Algorithmic progress in language models
Anson Ho, Tamay Besiroglu, Ege Erdil, David Owen, Robi Rahman, Zifan Carl Guo, David Atkinson, Neil Thompson, Jaime Sevilla
TL;DR
Addressing how much language-model pre-training progress comes from algorithmic innovations versus scaling up compute and data, the paper constructs a dataset of over 200 evaluations on WikiText benchmarks and fits an augmented scaling-law model with effective compute. It demonstrates that the compute needed to reach a fixed performance halves about every 8–9 months, driven primarily by compute scaling, with algorithmic progress contributing a smaller share. The transformer architecture yields substantial compute-equivalent gains, estimated around 7.2×, but the overall gains remain dominated by scaling compute budgets. The work highlights the value and limits of current scaling laws for forecasting future progress and informs how researchers allocate compute and algorithmic research.
Abstract
We investigate the rate at which algorithms for pre-training language models have improved since the advent of deep learning.

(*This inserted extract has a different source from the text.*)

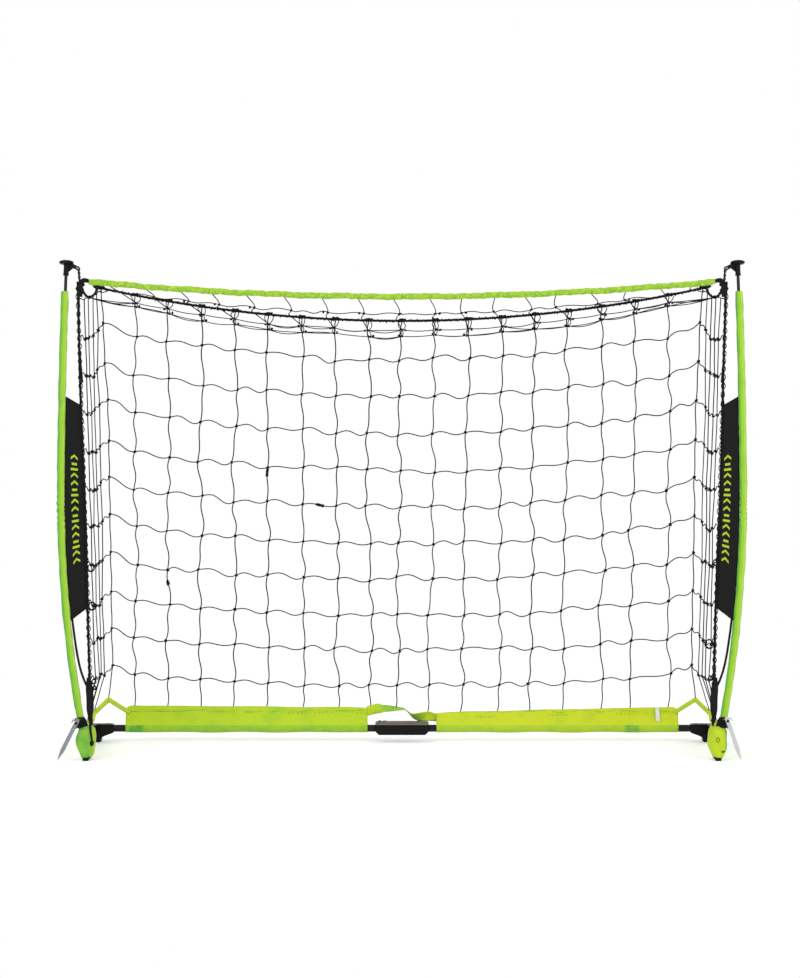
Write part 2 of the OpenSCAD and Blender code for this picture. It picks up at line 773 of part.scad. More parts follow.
module side_net() {
  q0 = in_side(side_q0);
  q1 = in_side(net_point(net_half, rope_s));
  front = edge_rope_d / 2 + gap + twine_d / 2;
  height = norm(side_p1 - side_p0) - 40;
  columns = floor(q0[0] / mesh_w);
  top_w = (q1[0] - front) * 0.8;
  function back_at(b) = q0[0] + (q1[0] - q0[0]) * (b - q0[1]) / (q1[1] - q0[1]) - twine_d;
  color(black) side_plane() translate([0, 0, -twine_d / 2]) linear_extrude(twine_d) {
    for (i = [0 : columns]) {
      foot = front + (back_at(q0[1]) - front) * i / columns;
      head = front + top_w * i / columns;
      twine_line([foot, i * q0[1] / columns], [head, height], twine_d);
    }
    for (j = [0 : row_count - 1]) {
      b = q0[1] + row_s(j) - peak_s;
      twine_line([front, b], [side_edge(b, back_at(q0[1]), q0[1], front + top_w, height), b], twine_d);
    }
  }
}

function side_edge(b, a0, b0, a1, b1) = a0 + (a1 - a0) * (b - b0) / (b1 - b0);

// Lines from the crossbar back to the top rope
module roof_net() {
  color(black) for (i = [1 : side_columns - 1]) {
    x = i * mesh_w - mesh_w / 2;
    from = leaned_point([x, 0, crossbar_at(x)]);
    to = net_point(x, rope_at(x));
    v = (to - from) / norm(to - from);
    rod(from + v * (crossbar_d / 2 + gap), to - v * (rope_d / 2 + gap), twine_d, 8);
  }
}

// ---- Stakes ----

stake_y = y_front - foot_front - gap - stake_t / 2;
stake_x = foot_x + boot_w / 2 - 3;
stake_eye_d = 5;

module stake(eye_z) {
  lean = acos((eye_z - 1) / stake_l);
  color("#8F9196") translate([stake_x, stake_y, eye_z]) rotate([0, -lean, 0])
    translate([0, stake_t / 2, 0]) rotate([90, 0, 0]) linear_extrude(stake_t) difference() {
      union() {
        polygon([[-stake_w / 2, 6], [-stake_w / 2, -stake_l + 30], [0, -stake_l],
          [stake_w / 2, -stake_l + 30], [stake_w / 2, 6]]);
        translate([0, 6]) circle(d = stake_w);
        // hook beside the eye
        translate([stake_w / 2 - 1, 2]) square([8, 4]);
        translate([stake_w / 2 + 4, -5]) square([3, 9]);
      }
      circle(d = stake_eye_d + 2 * running);
    }
}

module stake_tie(eye_z) {
  eye = [stake_x, stake_y, eye_z];
  back = [stake_x, y_front - socket_d / 2 + 4, eye_z];
  u = eye_z / cos(pole_lean);
  collar = leaned_point([pole_x(u) + socket_d / 2 + 2, -3, u]);
  color(black) {
    translate([stake_x, stake_y - stake_t / 2 - 1, eye_z]) rotate([-90, 0, 0])
      cylinder(d = stake_eye_d, h = back[1] - stake_y + stake_t / 2 + 1);
    translate(back) sphere(d = stake_eye_d);
    rod(back, collar + [1.5 + 2 * gap, 0, 0], 3, 12);
  }
}

module other_side() {
  mirror([1, 0, 0]) children();
}

// ---- Nodes ----

hub_housing();
hub_cover();
hub_pins();
hub_lock_button();
hub_band();

other_side() base_bar();  // left_base_bar
other_side() hub_tongue();  // left_hub_tongue
other_side() corner_bracket();  // left_corner_bracket
other_side() bracket_plate();  // left_bracket_plate
other_side() corner_pin();  // left_corner_pin
other_side() ground_skirt();  // left_ground_skirt
other_side() corner_strap();  // left_corner_strap
other_side() back_net();  // left_back_net
other_side() side_net();  // left_side_net
other_side() roof_net();  // left_roof_net
other_side() top_rope();  // left_top_rope
other_side() crossbar();  // left_crossbar
other_side() corner_web();  // left_corner_web
other_side() side_tongue();  // left_side_tongue
other_side() side_tube();  // left_side_tube
other_side() front_foot();  // left_front_foot
other_side() side_skirt();  // left_side_skirt
other_side() lower_pole();  // left_lower_pole
other_side() upper_pole();  // left_upper_pole
other_side() pole_sleeve();  // left_pole_sleeve
other_side() pole_cap();  // left_pole_cap
other_side() cap_rivet();  // left_cap_rivet
other_side() cap_cord();  // left_cap_cord
other_side() gusset();  // left_gusset
other_side() edge_rope();  // left_edge_rope
other_side() stake_tie(left_stake_z);  // left_stake_tie
other_side() stake(left_stake_z);  // left_stake

base_bar();  // right_base_bar
hub_tongue();  // right_hub_tongue
corner_bracket();  // right_corner_bracket
bracket_plate();  // right_bracket_plate
corner_pin();  // right_corner_pin
ground_skirt();  // right_ground_skirt
corner_strap();  // right_corner_strap
back_net();  // right_back_net
side_net();  // right_side_net
roof_net();  // right_roof_net
top_rope();  // right_top_rope
crossbar();  // right_crossbar
corner_web();  // right_corner_web
side_tongue();  // right_side_tongue
side_tube();  // right_side_tube
front_foot();  // right_front_foot
side_skirt();  // right_side_skirt
lower_pole();  // right_lower_pole
upper_pole();  // right_upper_pole
pole_sleeve();  // right_pole_sleeve
pole_cap();  // right_pole_cap
cap_rivet();  // right_cap_rivet
cap_cord();  // right_cap_cord
gusset();  // right_gusset
edge_rope();  // right_edge_rope
stake_tie(right_stake_z);  // right_stake_tie
stake(right_stake_z);  // right_stake
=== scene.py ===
import random
from itertools import accumulate
from math import copysign, cos, exp, hypot, pi, radians, sin, sqrt, tan

import bmesh
import bpy
from mathutils import Matrix, Vector


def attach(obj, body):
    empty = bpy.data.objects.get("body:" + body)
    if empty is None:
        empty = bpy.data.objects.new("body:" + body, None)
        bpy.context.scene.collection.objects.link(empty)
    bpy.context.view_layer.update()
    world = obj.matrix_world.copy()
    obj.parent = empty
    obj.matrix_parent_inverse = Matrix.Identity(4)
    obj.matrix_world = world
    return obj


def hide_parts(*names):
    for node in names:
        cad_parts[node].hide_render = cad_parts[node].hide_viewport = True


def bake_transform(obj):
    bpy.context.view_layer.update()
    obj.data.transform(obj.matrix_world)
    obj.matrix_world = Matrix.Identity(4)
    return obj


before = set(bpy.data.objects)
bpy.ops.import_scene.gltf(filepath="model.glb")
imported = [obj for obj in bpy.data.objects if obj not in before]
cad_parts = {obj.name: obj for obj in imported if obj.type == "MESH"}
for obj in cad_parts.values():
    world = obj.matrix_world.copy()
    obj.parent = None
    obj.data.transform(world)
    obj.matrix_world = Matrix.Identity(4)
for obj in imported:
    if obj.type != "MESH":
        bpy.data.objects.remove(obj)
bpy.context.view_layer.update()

scene = bpy.context.scene
scene.view_settings.view_transform = "Standard"

# camera, level, in front of the mouth

view = {
    "mouthY": -0.222,     # the plane of the feet and poles
    "distance": 6.5,
    "height": 0.76,
    "pixels": 978, "sensor": 36,   # the render's longer side, and the camera's sensor in millimetres
    "focal": 2466,        # in pixels
    "right": 2, "down": -17,   # how far the render's centre lies off the axis, in pixels
}


def linkObject(name, data):
    obj = bpy.data.objects.new(name, data)
    scene.collection.objects.link(obj)
    return obj


def makeCamera():
    data = bpy.data.cameras.new("goalCamera")
    data.sensor_width = view["sensor"]
    data.lens = view["focal"] * view["sensor"] / view["pixels"]
    data.shift_x = -view["right"] / view["pixels"]
    data.shift_y = view["down"] / view["pixels"]
    data.clip_end = 60
    cam = linkObject("goalCamera", data)
    cam.location = (0, view["mouthY"] - view["distance"], view["height"])
    cam.rotation_euler = (radians(90), 0, 0)
    scene.camera = cam


makeCamera()
print("camera ready")

# the goal's lines, in metres

goal = {
    "barY": 0.2279, "frontY": -0.2221, "lean": 4.0,
    "poleHalf": 0.9055, "bowAt": 0.74, "upperBow": 20.0, "lowerBow": 3.45,
    "skirtTop": 0.102, "netLean": 13.17,
    "crossbarLow": 1.2315, "crossbarBow": 8.756, "crossbarHalf": 0.836,
    "ropeLow": 1.0974, "ropeBow": 3.745, "ropeHalf": 0.825,
    "cornerX": 0.87, "pivotY": 0.1829,
}


def leaned(x, y, u):
    # a point of the pole's own plane, which leans back
    a = radians(goal["lean"])
    return Vector((x, goal["frontY"] + y * cos(a) + u * sin(a), u * cos(a) - y * sin(a)))


def onNet(x, s):
    # a point of the back net, s up its slope from the skirt
    a = radians(goal["netLean"])
    return Vector((x, goal["barY"] - s * sin(a), goal["skirtTop"] + s * cos(a)))


def poleX(u):
    r = goal["upperBow"] if u > goal["bowAt"] else goal["lowerBow"]
    return goal["poleHalf"] - r + sqrt(r * r - (u - goal["bowAt"]) ** 2)


def crossbarAt(x):
    r = goal["crossbarBow"]
    return goal["crossbarLow"] + r - sqrt(r * r - x * x)


def ropeAt(x):
    r = goal["ropeBow"]
    return goal["ropeLow"] + r - sqrt(r * r - x * x)


# studio

studio = {
    "floorColour": "#FFFFFF", "floorSize": 14,
    "floorGlow": 0.3,        # added for the camera alone, so that the lit floor is white and its shadow stays
    "floorEdge": (1.3, 2.8),  # over this distance from the goal the floor fades to plain white
    "keyEnergy": 120, "fillEnergy": 75, "worldStrength": 0.62,
}


def colour(hexCode):
    # an sRGB hex value as linear light
    parts = [int(hexCode[i:i + 2], 16) / 255 for i in (1, 3, 5)]
    return tuple(c / 12.92 if c <= 0.04045 else ((c + 0.055) / 1.055) ** 2.4 for c in parts) + (1.0,)


def addNode(tree, kind, inputs=None, **settings):
    # one node with its settings; an input is a value, a socket, or a node for its first output
    node = tree.nodes.new("ShaderNode" + kind)
    for name, value in settings.items():
        setattr(node, name, value)
    for name, value in (inputs or {}).items():
        if isinstance(value, bpy.types.Node):
            value = value.outputs[0]
        if isinstance(value, bpy.types.NodeSocket):
            tree.links.new(value, node.inputs[name])
        else:
            node.inputs[name].default_value = value
    return node


def maths(tree, operation, *values):
    return addNode(tree, "Math", dict(enumerate(values)), operation=operation)


def mapped(tree, value, start=0.0, end=1.0, low=0.0, high=1.0, **settings):
    return addNode(tree, "MapRange", {0: value, 1: start, 2: end, 3: low, 4: high}, **settings)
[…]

Using a dataset of over 200 language model evaluations on Wikitext and Penn Treebank spanning 2012-2023, we find that the compute required to reach a set performance threshold has halved approximately every 8 months, with a 95% confidence interval of around 5 to 14 months, substantially faster than hardware gains per Moore's Law. We estimate augmented scaling laws, which enable us to quantify algorithmic progress and determine the relative contributions of scaling models versus innovations in training algorithms. Despite the rapid pace of algorithmic progress and the development of new architectures such as the transformer, our analysis reveals that the increase in compute made an even larger contribution to overall performance improvements over this time period. Though limited by noisy benchmark data, our analysis quantifies the rapid progress in language modeling, shedding light on the relative contributions from compute and algorithms.